PROBLEM DESCRIPTION -
Repeat exactly the lines of the listing below, please, starting with the first and ending with the line containing "# magnet, seats"; leave out the rest.

============================================================

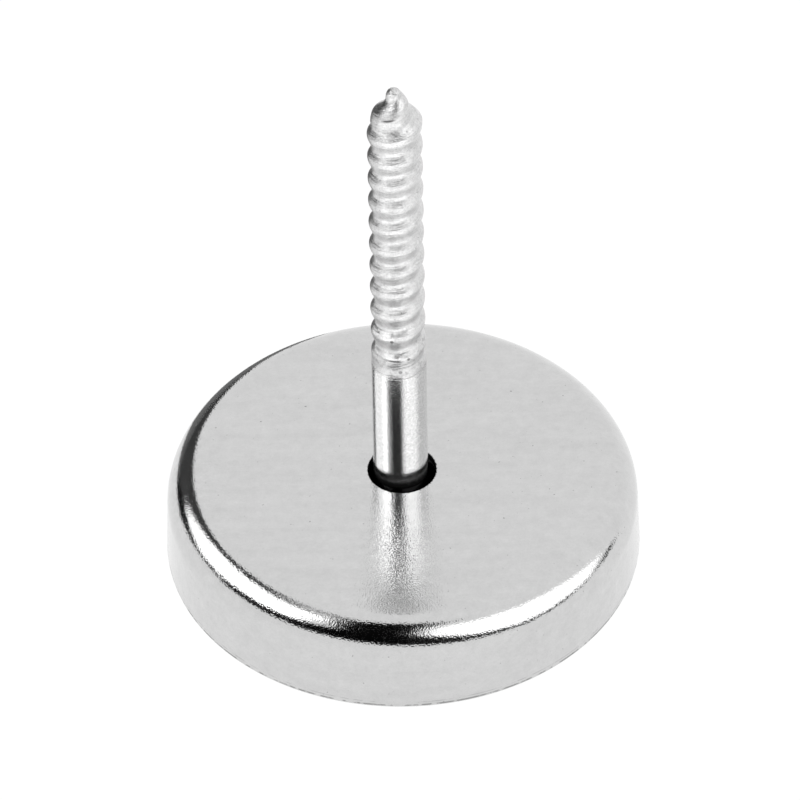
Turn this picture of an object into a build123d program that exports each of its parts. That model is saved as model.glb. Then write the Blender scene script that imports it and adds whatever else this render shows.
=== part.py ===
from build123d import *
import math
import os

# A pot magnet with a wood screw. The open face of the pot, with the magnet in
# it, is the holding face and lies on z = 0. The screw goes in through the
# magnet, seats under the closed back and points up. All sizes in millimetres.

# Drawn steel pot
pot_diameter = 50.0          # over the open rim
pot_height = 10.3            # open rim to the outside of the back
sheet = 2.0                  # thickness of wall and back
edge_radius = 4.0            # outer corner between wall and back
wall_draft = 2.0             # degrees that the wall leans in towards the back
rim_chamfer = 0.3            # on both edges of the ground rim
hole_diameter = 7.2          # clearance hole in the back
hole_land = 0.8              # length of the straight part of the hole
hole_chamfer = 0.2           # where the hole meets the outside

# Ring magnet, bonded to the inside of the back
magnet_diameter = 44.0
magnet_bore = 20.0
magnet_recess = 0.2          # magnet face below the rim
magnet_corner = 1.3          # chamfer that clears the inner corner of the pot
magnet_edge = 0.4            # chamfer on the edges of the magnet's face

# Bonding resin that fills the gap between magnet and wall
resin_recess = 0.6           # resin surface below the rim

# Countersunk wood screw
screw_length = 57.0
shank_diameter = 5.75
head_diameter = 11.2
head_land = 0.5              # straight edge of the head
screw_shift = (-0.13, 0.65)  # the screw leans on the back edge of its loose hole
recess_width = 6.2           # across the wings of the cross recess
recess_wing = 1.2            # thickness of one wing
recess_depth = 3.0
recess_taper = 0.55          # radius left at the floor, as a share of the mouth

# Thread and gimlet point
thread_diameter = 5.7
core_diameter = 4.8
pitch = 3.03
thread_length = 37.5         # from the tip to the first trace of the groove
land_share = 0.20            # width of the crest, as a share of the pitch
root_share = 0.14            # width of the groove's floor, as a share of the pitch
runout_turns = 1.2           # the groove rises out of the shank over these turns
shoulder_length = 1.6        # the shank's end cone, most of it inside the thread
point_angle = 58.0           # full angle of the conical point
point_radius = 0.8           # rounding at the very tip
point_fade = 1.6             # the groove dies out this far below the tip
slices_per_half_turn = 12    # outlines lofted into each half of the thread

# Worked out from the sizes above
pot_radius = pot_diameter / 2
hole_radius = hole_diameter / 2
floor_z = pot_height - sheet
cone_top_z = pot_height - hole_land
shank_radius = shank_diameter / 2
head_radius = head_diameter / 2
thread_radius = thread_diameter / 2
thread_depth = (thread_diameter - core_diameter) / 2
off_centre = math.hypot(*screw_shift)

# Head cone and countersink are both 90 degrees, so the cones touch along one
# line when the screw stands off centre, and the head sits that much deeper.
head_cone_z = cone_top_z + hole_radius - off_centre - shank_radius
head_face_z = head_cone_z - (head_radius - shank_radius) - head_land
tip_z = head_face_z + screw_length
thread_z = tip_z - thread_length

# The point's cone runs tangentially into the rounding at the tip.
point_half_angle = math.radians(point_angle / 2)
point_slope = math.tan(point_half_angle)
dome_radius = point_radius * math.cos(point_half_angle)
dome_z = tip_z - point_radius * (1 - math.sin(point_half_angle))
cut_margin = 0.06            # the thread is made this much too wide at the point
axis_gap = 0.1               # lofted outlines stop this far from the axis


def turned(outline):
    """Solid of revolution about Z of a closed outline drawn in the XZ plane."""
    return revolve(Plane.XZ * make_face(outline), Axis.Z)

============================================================

TASK ANSWER -
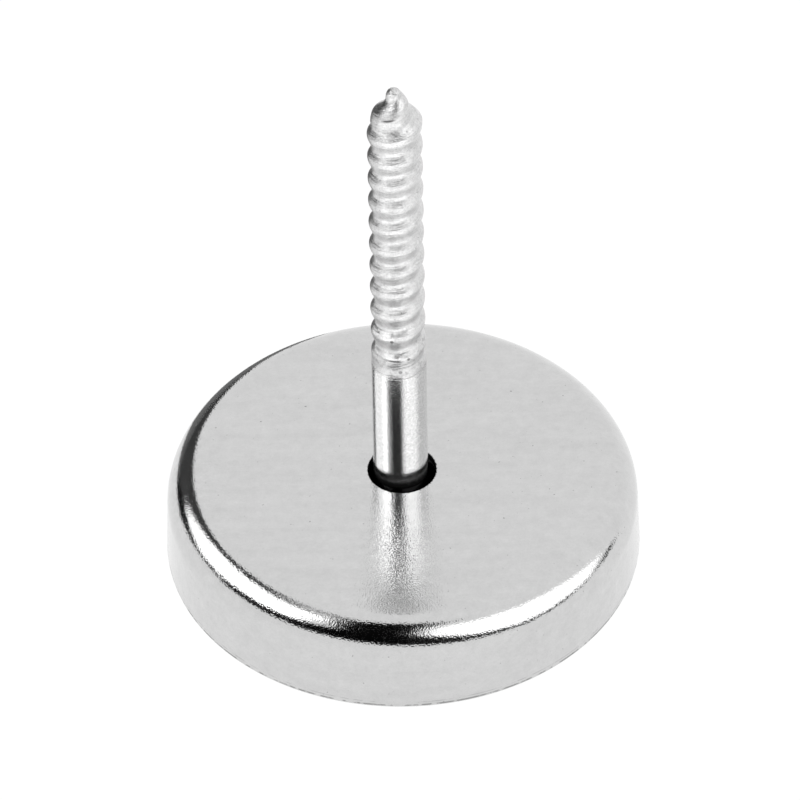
Turn this picture of an object into a build123d program that exports each of its parts. That model is saved as model.glb. Then write the Blender scene script that imports it and adds whatever else this render shows.
=== part.py ===
from build123d import *
import math
import os

# A pot magnet with a wood screw. The open face of the pot, with the magnet in
# it, is the holding face and lies on z = 0. The screw goes in through the
# magnet, seats under the closed back and points up. All sizes in millimetres.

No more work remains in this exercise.